● **Goal**
In the records below, begin at the line containing "The Blender code for this object continues. Write part 3, from" and end at the line containing "bread: a puffed"; quote every line in that span exactly, including both boundary lines, and no others.

● **Information provided**
Start

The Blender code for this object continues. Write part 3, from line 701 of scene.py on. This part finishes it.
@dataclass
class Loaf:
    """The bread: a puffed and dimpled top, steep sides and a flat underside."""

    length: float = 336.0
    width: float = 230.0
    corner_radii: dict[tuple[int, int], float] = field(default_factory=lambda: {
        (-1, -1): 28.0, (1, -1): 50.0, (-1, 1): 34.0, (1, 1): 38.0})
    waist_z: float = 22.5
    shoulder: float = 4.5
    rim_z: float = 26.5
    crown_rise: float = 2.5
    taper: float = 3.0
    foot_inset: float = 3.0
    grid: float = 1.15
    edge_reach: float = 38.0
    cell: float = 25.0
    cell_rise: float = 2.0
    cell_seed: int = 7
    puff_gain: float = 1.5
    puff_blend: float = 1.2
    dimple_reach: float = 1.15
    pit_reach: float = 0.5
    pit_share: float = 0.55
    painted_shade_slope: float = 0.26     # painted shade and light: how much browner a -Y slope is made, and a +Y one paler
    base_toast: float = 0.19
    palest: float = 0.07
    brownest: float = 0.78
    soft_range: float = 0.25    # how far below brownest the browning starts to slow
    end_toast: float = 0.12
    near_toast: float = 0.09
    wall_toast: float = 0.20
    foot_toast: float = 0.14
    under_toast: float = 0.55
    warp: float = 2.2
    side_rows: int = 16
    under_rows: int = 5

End
Start

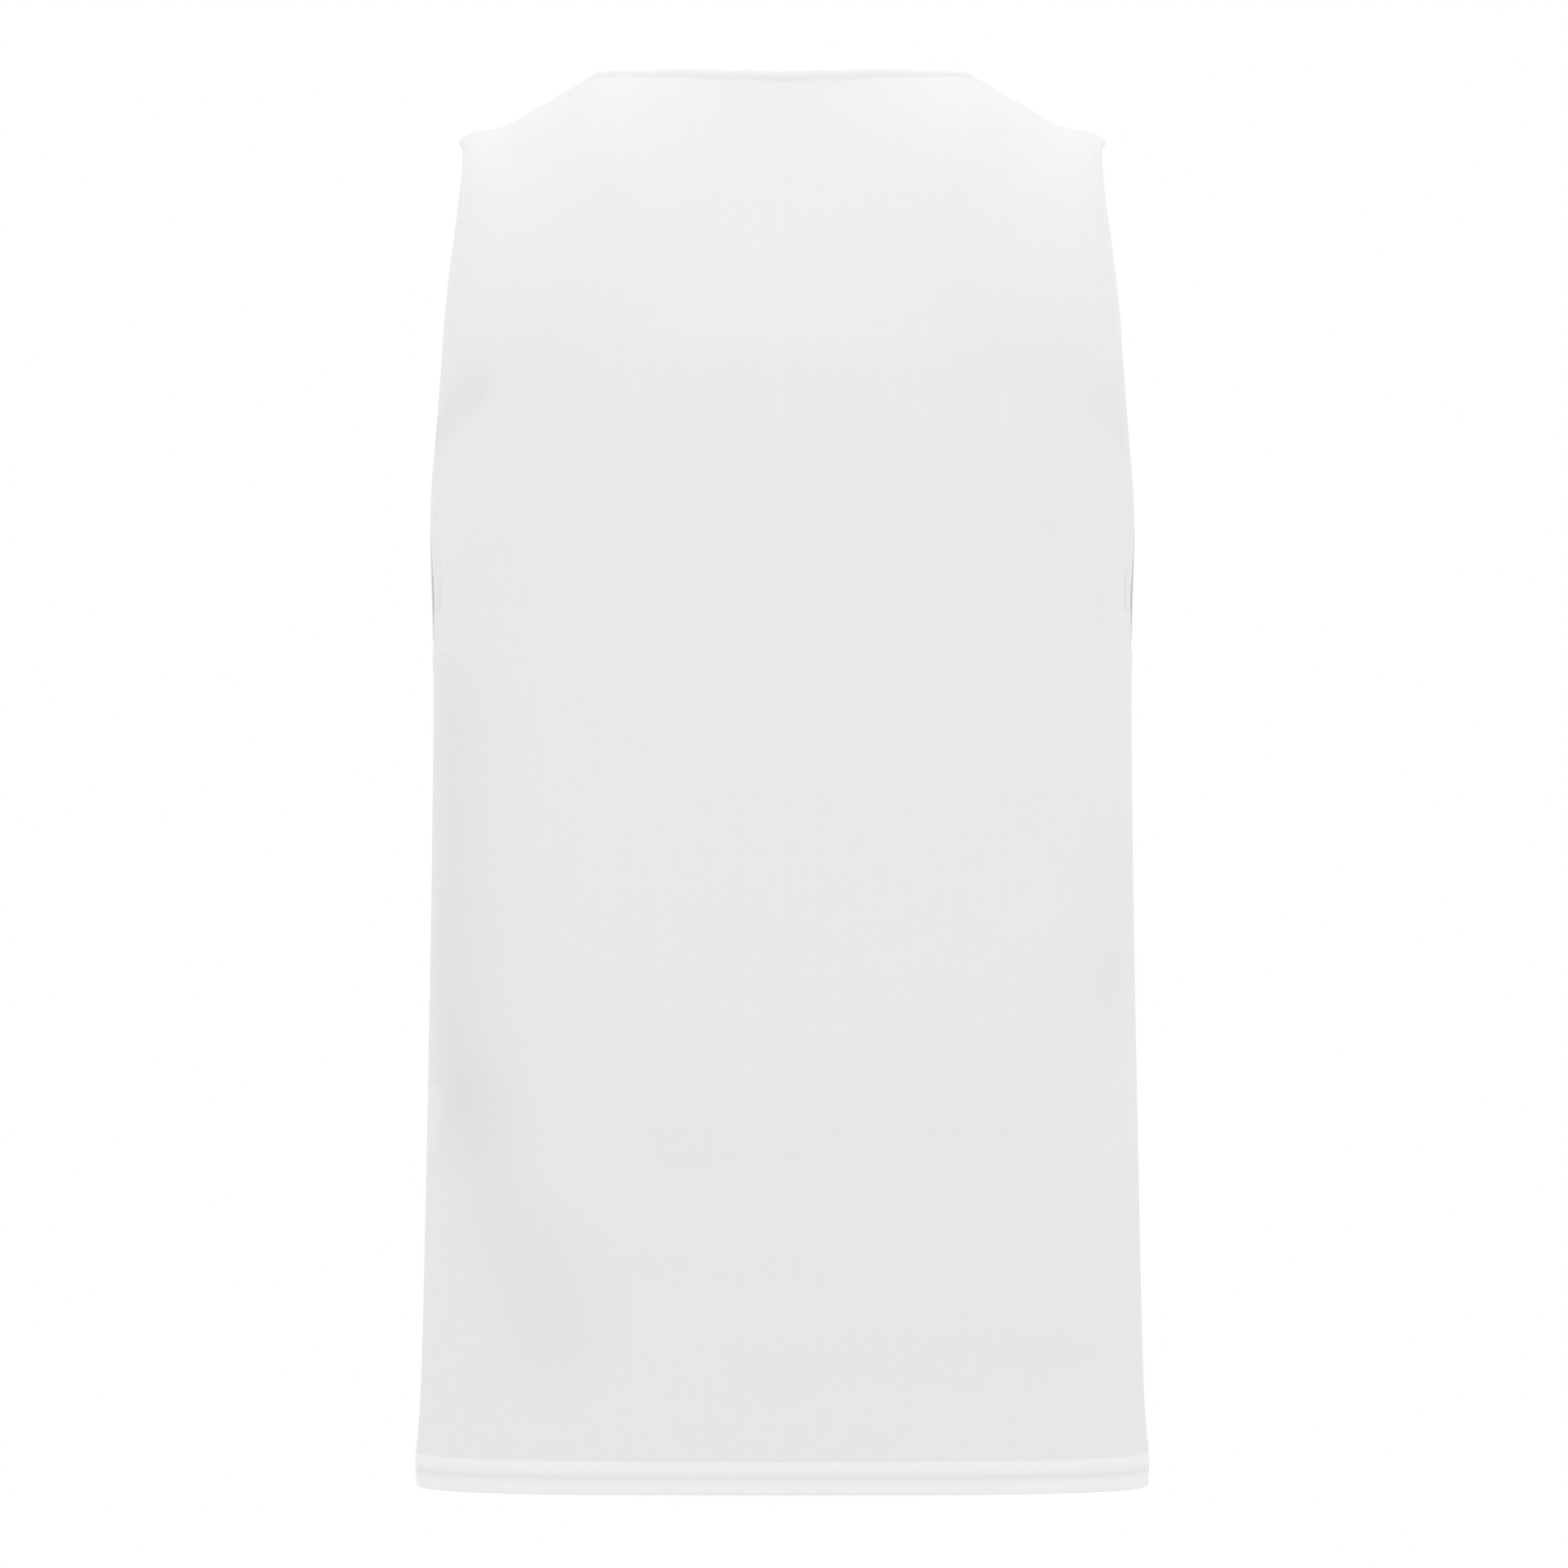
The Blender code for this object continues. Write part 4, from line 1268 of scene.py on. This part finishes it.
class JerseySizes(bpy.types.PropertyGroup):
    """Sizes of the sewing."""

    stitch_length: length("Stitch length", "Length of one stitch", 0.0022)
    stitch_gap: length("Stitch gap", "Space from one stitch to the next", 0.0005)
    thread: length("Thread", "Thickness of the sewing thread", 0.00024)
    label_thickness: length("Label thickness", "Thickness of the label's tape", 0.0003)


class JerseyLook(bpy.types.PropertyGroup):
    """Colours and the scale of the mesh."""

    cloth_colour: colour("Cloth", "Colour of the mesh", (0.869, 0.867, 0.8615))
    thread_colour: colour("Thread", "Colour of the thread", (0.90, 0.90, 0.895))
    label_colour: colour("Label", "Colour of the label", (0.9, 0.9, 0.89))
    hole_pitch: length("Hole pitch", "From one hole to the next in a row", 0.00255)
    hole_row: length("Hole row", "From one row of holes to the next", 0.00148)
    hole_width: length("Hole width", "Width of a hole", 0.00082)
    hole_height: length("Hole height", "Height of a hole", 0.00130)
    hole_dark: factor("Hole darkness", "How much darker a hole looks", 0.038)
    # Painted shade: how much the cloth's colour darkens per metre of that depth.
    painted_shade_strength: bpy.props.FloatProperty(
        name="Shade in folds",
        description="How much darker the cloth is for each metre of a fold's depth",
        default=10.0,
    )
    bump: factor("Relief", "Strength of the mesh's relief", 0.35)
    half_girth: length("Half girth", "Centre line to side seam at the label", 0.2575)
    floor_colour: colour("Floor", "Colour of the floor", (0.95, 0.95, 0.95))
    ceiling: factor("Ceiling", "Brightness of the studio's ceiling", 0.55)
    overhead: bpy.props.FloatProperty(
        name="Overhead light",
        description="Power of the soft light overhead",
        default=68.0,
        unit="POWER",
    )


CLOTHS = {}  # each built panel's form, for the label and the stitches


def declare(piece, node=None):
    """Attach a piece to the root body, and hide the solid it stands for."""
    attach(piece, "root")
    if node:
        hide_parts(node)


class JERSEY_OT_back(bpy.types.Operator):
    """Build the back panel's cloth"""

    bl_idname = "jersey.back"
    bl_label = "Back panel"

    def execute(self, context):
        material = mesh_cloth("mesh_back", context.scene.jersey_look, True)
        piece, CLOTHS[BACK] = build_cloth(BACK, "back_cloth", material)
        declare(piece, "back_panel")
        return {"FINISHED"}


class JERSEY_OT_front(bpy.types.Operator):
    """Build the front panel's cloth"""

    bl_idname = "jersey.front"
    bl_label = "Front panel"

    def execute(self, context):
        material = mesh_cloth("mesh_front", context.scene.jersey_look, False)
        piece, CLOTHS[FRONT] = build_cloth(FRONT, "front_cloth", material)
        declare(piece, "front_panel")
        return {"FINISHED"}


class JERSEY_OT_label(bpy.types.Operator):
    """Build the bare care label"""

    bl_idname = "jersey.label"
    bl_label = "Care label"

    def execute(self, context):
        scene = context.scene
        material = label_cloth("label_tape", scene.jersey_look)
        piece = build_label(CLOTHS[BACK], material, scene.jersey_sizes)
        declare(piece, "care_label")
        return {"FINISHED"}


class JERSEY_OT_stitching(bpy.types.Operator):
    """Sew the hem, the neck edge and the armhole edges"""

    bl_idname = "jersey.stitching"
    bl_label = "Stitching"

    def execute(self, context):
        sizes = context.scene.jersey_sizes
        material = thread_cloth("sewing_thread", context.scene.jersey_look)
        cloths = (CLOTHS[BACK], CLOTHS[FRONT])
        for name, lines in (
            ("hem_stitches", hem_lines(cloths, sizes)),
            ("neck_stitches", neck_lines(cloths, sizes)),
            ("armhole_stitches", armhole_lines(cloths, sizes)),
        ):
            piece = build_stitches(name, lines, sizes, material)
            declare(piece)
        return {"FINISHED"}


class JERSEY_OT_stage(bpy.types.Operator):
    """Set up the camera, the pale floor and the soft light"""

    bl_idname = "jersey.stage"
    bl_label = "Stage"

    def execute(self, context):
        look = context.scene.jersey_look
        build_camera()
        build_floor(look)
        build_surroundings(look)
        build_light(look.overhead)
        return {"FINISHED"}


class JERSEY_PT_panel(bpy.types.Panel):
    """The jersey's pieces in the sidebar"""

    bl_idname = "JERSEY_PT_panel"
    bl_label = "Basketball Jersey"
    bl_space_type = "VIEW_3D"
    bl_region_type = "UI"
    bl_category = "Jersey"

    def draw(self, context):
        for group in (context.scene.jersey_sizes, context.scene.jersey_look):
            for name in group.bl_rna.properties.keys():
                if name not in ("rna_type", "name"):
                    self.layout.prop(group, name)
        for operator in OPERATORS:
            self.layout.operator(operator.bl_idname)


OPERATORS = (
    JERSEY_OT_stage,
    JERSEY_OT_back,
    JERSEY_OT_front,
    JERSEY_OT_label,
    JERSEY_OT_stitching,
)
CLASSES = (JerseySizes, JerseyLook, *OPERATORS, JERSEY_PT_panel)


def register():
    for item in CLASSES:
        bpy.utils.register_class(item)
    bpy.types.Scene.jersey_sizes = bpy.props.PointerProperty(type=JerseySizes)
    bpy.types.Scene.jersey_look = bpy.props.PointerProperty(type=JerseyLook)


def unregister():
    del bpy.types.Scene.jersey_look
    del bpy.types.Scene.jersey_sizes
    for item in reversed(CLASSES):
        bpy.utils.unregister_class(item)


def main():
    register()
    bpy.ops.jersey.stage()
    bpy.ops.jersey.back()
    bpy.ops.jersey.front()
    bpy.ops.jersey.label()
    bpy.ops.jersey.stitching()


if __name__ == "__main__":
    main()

End
Start

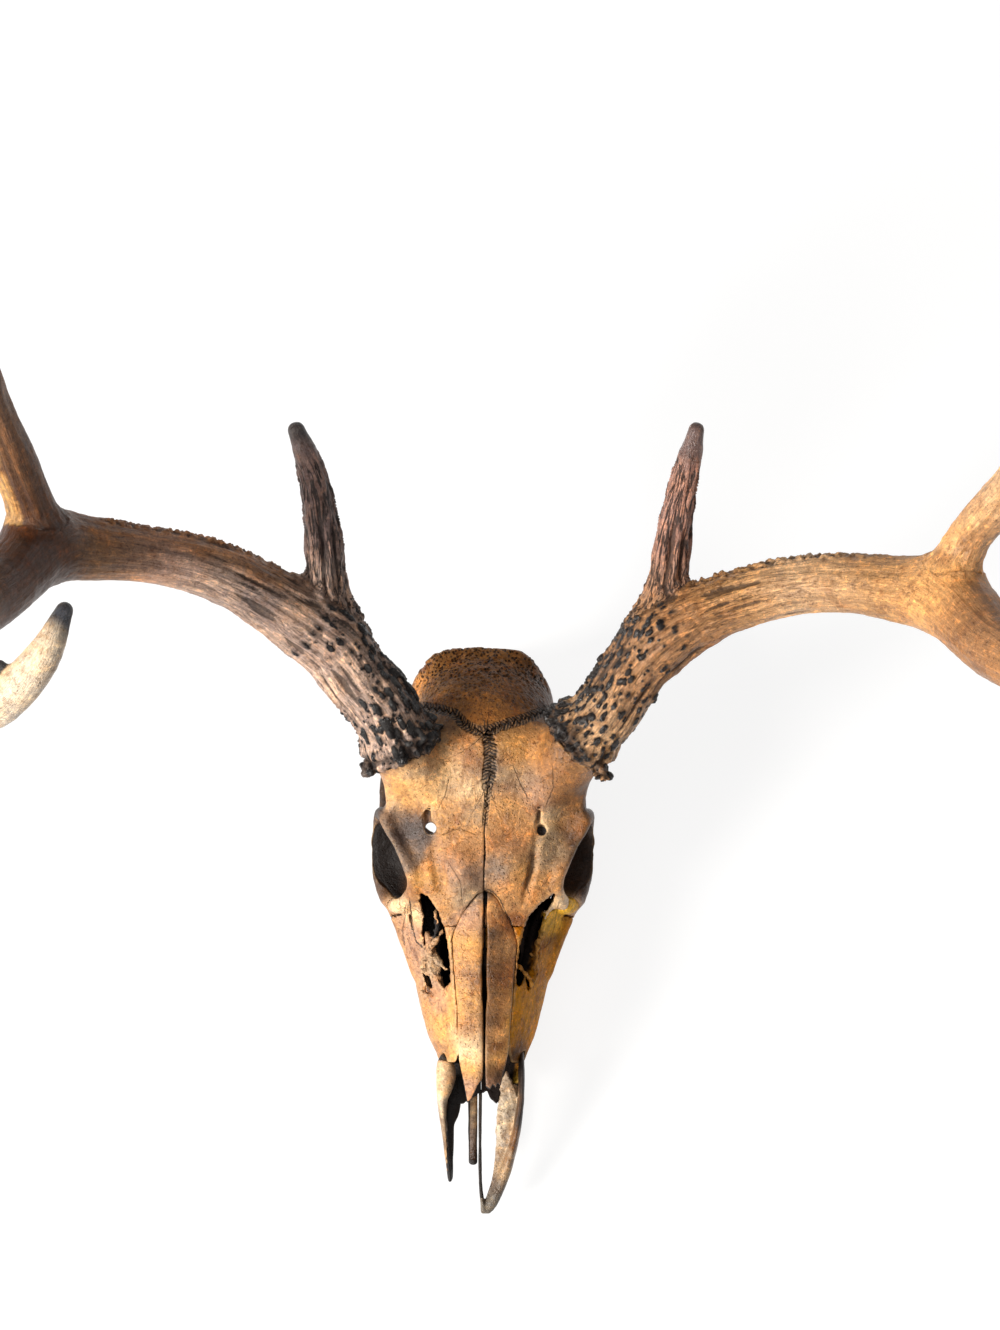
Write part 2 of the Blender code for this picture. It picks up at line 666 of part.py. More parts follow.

End

● **Result of the exercise**
The Blender code for this object continues. Write part 3, from line 701 of scene.py on. This part finishes it.
@dataclass
class Loaf:
    """The bread: a puffed and dimpled top, steep sides and a flat underside."""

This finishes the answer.